Eric let his friend stare at the tree in silence a moment. “What happened?”
“Bastard Dayton tells Cooper Lavelle he’s through with the kids, and Lavelle starts dragging Remy with him like he was some prize turkey. Remy says he’s not going anywhere—a first for him, considering what usually happens when Cooper shows up.” Evan turned. “Then Cooper tells his lackeys to shoot one of the others—Sam or Josh, it didn’t matter.” The words grew thick. “It all happened so fast. I could see that fat asshole smirking as he raised his arm to shoot Sam. The funny thing is, I think Josh saw it too. Next thing I knew, Josh kicks the guy holding him, wriggles free, and leaps on top of Sam just as the shot is fired.” The thin man leaned against the chopping block, resting against it as a makeshift seat. “What the hell was he thinking?”
Eric shrugged. “It sounds like he was trying to save his friend.”
“And, as usual, he
didn’t think it through.” Evan shook his head. “In the end, it’s still my fault. I should have gotten my ass up off the floor, or told him to stay still, or…”
“And then we’d be mourning Sam, or you, or both. How is that any better, Evan?”
Evan went on as if he hadn’t heard. “Seconds.

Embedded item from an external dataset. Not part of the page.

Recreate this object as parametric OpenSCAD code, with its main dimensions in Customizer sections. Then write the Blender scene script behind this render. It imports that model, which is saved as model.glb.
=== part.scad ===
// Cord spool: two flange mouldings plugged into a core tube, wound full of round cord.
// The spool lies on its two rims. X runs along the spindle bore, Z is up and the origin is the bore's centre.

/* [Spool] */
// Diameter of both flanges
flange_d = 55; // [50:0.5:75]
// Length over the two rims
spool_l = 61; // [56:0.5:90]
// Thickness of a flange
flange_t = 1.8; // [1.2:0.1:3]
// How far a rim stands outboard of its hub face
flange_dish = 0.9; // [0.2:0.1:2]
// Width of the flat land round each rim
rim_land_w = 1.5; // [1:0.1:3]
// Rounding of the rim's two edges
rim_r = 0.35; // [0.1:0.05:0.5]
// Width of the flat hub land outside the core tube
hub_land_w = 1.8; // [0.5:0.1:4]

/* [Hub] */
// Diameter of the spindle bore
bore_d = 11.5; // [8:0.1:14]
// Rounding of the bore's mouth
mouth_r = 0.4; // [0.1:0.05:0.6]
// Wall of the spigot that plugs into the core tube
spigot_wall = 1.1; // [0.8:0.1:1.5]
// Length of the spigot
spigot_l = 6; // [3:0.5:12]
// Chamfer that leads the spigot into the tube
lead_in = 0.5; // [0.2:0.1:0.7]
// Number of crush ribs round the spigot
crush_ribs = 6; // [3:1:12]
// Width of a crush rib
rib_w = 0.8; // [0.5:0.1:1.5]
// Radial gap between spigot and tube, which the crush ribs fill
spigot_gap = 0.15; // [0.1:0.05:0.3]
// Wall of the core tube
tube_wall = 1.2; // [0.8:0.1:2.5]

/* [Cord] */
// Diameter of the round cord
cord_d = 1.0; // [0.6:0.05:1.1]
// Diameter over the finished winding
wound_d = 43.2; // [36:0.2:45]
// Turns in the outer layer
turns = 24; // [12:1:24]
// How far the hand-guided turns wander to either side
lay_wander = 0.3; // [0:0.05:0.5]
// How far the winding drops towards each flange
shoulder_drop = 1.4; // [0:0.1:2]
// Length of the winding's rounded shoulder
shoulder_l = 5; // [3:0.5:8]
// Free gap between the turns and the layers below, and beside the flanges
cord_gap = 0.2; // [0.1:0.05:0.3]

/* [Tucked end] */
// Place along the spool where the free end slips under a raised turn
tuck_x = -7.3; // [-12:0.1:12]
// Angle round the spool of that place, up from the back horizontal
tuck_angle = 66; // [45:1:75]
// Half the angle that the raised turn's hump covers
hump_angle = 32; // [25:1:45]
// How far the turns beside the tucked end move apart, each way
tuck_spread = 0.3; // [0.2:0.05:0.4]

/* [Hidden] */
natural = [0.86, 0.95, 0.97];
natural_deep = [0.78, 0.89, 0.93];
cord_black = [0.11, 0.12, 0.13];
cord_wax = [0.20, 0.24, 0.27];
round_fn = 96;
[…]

Literally, it was seconds. And then he laid there, dead…o-on top o-of Sam…” He turned away. “L-later, Sam kept asking what was on top of him. I…I didn’t…I didn’t know h-how to tell h-him that i-it was Josh, or wh-what was l-left of h-him…” The tears came, and Evan let them fall.

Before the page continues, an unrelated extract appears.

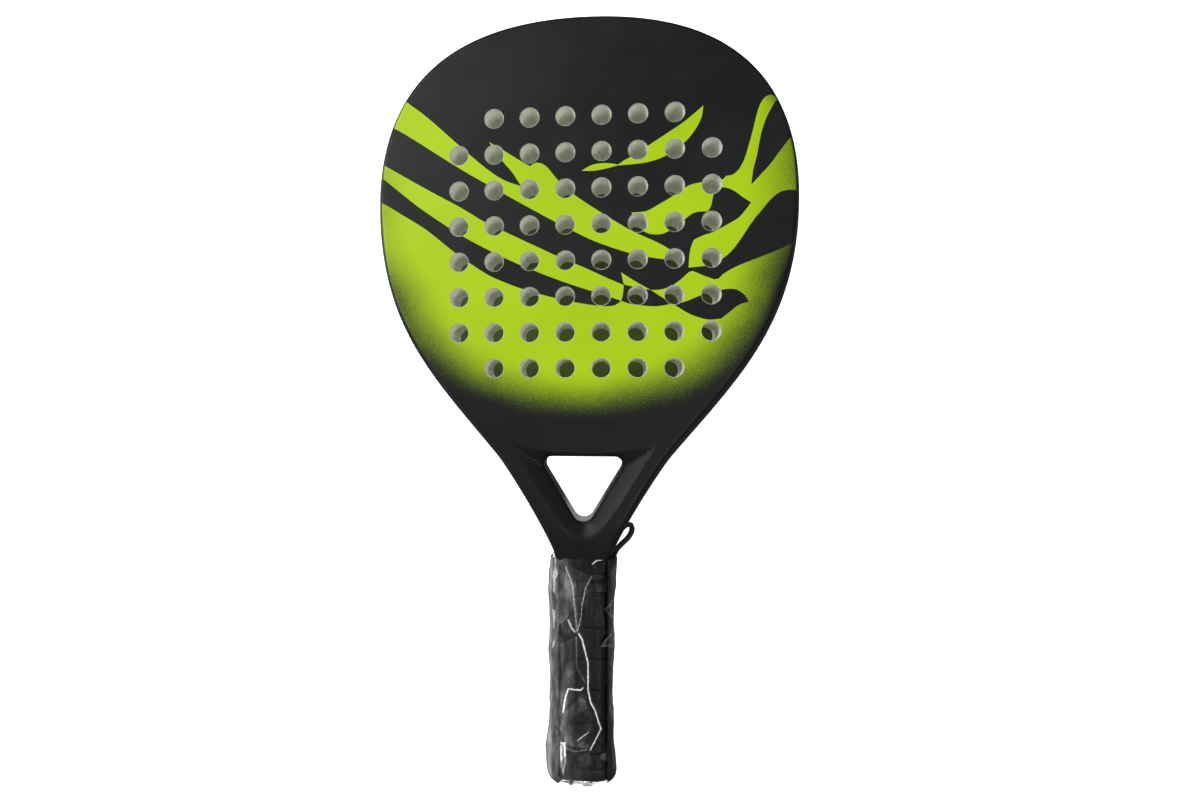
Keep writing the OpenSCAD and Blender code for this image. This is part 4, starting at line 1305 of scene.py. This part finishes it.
CORD_ROUTE = [
    (7.2, 3.5, 13.5), (7.2, 3.5, 9), (7.2, 3.5, 5.5), (7.2, 4.5, 1.9), (7.2, 7.1, -0.7),
    (7.2, 10.6, -1.6), (7.2, 14.2, -0.7), (7.2, 16.8, 1.9), (7.2, 17.8, 5.5), (7.2, 17.8, 12),
    (7.2, 17.8, 24), (7.2, 17.8, 40), (7.2, 17.8, 56), (7.2, 17.8, 72), (7.2, 17.8, 88),
    (7.2, 17.8, 100), (7.2, 17.8, 102), (10.4, 17.1, 112), (14.6, 15.3, 120), (17.8, 12.6, 127),
    (19.4, 9.9, 133.5), (22.8, 8.2, 138.2), (26.8, 7.8, 142.3), (29.4, 9.3, 146.6),
    (29.0, 13.2, 149.6), (26.4, 17.4, 149),
    (22.8, 19.1, 145.5), (18.6, 19.2, 139.5), (14.4, 19.2, 133.5), (9.5, 19.1, 126),
    (5.4, 18.6, 117), (3.2, 17.8, 106), (3.2, 17.8, 104), (3.2, 17.8, 88), (3.2, 17.8, 72), (3.2, 17.8, 56),
    (3.2, 17.8, 40), (3.2, 17.8, 24), (3.2, 17.8, 12), (3.2, 17.8, 5.5), (3.2, 16.8, 1.9),
    (3.2, 14.2, -0.7), (3.2, 10.6, -1.6), (3.2, 7.1, -0.7), (3.2, 4.5, 1.9), (3.2, 3.5, 5.5),
    (3.2, 3.5, 9), (3.2, 3.5, 13.5)]
CORD_DIAMETER = 3.5
CORD_SIDES = 28
BRAID_PITCH = 7.0
BRAID_STRANDS = 4
BRAID_DEPTH = 0.22


def make_cord():
    """Braided cord: strands cross over each other round a soft core."""
    line = smooth_line(CORD_ROUTE, step=0.45)
    way = np.gradient(line, axis=0)
    way /= np.linalg.norm(way, axis=1)[:, None]
    side = np.array([1.0, 0, 0])
    run = np.concatenate([[0], np.cumsum(np.linalg.norm(np.diff(line, axis=0), axis=1))])
    angles = np.linspace(0, 2 * math.pi, CORD_SIDES, endpoint=False)
    rings = []
    for p, w, t in zip(line, way, run):
        side = side - w * side.dot(w)
        side /= np.linalg.norm(side)
        up = np.cross(w, side)
        turn = 2 * math.pi * t / BRAID_PITCH
        one = np.abs(np.cos(BRAID_STRANDS * (angles + turn / BRAID_STRANDS) / 2))
        two = np.abs(np.cos(BRAID_STRANDS * (angles - turn / BRAID_STRANDS) / 2 + 0.8))
        radius = CORD_DIAMETER / 2 - BRAID_DEPTH * (1 - np.maximum(one, two))
        rings.append(p + radius[:, None] * (np.cos(angles)[:, None] * side
                                            + np.sin(angles)[:, None] * up))
    cord = rings_piece("wrist_cord_braid", rings, [braid_thread()], "racket",
                       ("wrist_cord",))


make_cord()


def finish_node(node, material):
    """A CAD node that keeps its shape gets its finish."""
    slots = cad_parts[node].material_slots
    for slot in slots:
        slot.material = material


finish_node("cord_slider", moulded_black("slider_moulding", 0.012))
finish_node("cord_knot", bpy.data.materials["braid_thread"])
finish_node("leg_plugs", moulded_black("plug_moulding", 0.02))
for shell in ("pallet_front", "pallet_back"):
    finish_node(shell, inner_shell())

“Evan, there wasn’t anything you could have done. Not without getting yourself or Sam killed. You didn’t pull the trigger.”
A few deep breaths echoed into the chilled air, and Evan wrapped the paint-splattered arms of his overcoat tightly around his torso, more to calm himself than to keep warm. “I might as well have, Eric,” he cried, straining to compose himself. “He was looking for me.”
“Who was?”
“Dayton, that selfish, self-centered asshole!” A worn black leather boot kicked out at the chopping block. “Ow.” Evan held his foot and sat on top of the abused stump. “Most people like him, you’d think they’d try to get back to whatever it was they were doing before they went in, but not him. No. He wants to play cat-and-mouse.” The sound of the cold breeze wafting through the thick stands of trees surrounded both men. “Did you know he was watching us, for weeks?”
“How do you know?”
“He told me. Crowed about it when I went to the house to meet him. Said he’d been watching since before the holidays.” Eric saw his friend shiver visibly, and while it wasn’t particularly warm for an early February day, it wasn’t that cold outside. “I just keep thinking, it could have been Rachel. He could have thought she was…”
“But he didn’t. He took the kids.” Eric sighed. “I’m a counselor, not a psychoanalyst. That said, it seems obvious to me he knew exactly where to strike.” He stepped closer to his friend, who was struggling to keep it together. “You love them. All of them.”